Skipjacks are the single masted vessels used till recently to dredge for oysters. However, in the photo we see that many of the vessels are two masted. As one of the other comments say, the ones that are steeply raked belong to the bugeyes, the vessels whose bottoms were made of multiple logs joined together cleverly to be watertight (similar techniques to today's racing log canoes). They are described in M.V. Brewington's "Chesapeake Bay: A Pictorial Maritime History". Only a couple of captions in that book show that before 1900 it was not rare for bugeyes to be "Square rigged" (gaff rigged) and therefore, yes, they could have gaff topsails. Most bugeyes were technically, from a modern point of view, ketch rigged -- the aft mast was smaller than the forward one -- and also usually had triangular sails, "leg-of-mutton" rather than Marconi because of no spreaders and lower aspect ratio, but this was during the 20th century. I think I can identify both ketch rigged and schooner rigged bugeyes in the photo.

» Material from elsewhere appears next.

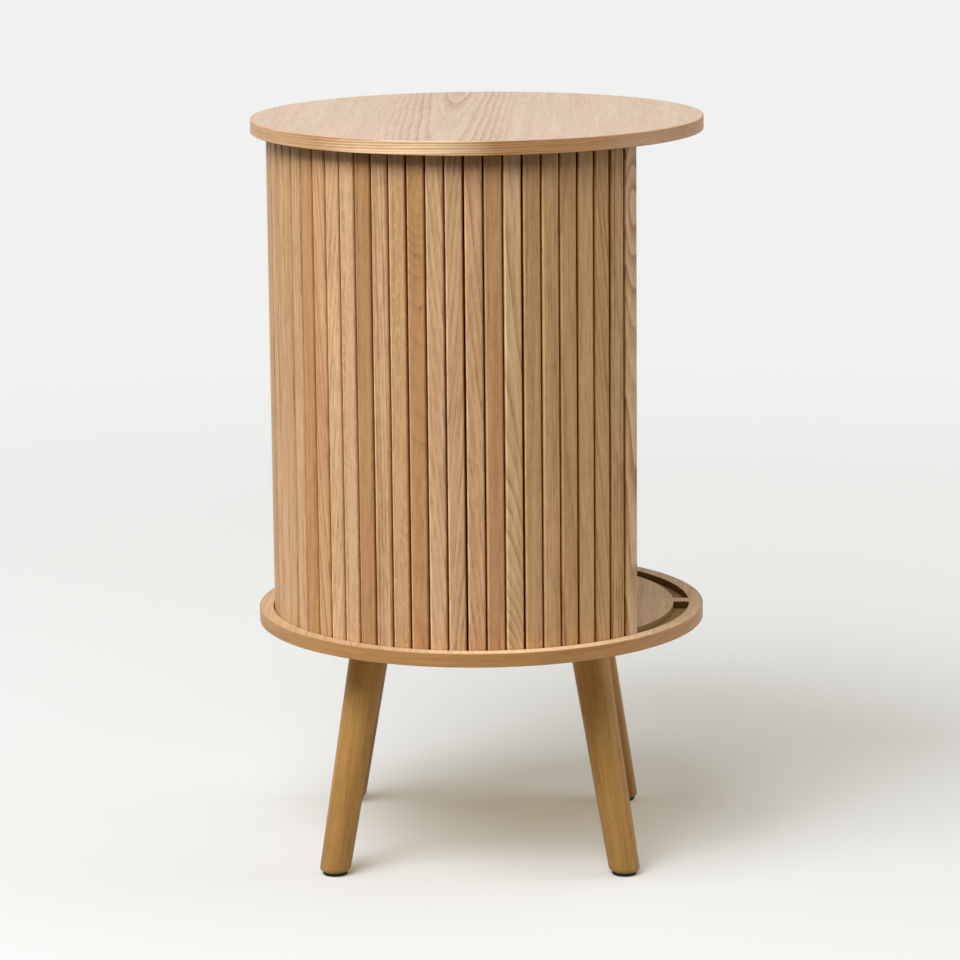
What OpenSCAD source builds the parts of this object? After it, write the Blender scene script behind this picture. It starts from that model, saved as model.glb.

It's amusing that the confusion between the two rigs lives on in the log canoes. When I raced one in the 1980's I discovered that the larger, forward mast is the foremast and the aft mast the mainmast -- schooner terminology, even though the boat I raced was rigged as a ketch.
The schooner-rigged vessels with more conservative rake to their masts (and more substantial hulls) are pungy schooners, used for cargo carrying. They too would have a main gaff topsail. A replica exists today (Lady Maryland I think) based in Baltimore.
The Lannan was Baltimore's first police boat, put in service in 1891. Before that rowboats were used in the harbor.
This from the Sunday, Februray 23, 1958 issue of The Baltimore Sun:
Click on both images to enlarge.
The history of the Baltimore City Police Department's Marine Unit (originated 1860, formally founded on August 10, 1891) can be found here.
These look like "Skipjacks".
I'd like to know if the bundles at the tops of some of the masts are flying topsails?
Thanks
Nice photo of Baltimore Harbor in 1905. I think the Detroit Photo Co. knew little about oystering in the Chesapeake.
The term "lugger" was pretty much unknown around Baltimore. The boats with the masts severely inclined towards the stern are skipjacks. Skipjacks would pull a dredge along the bottom to harvest oysters.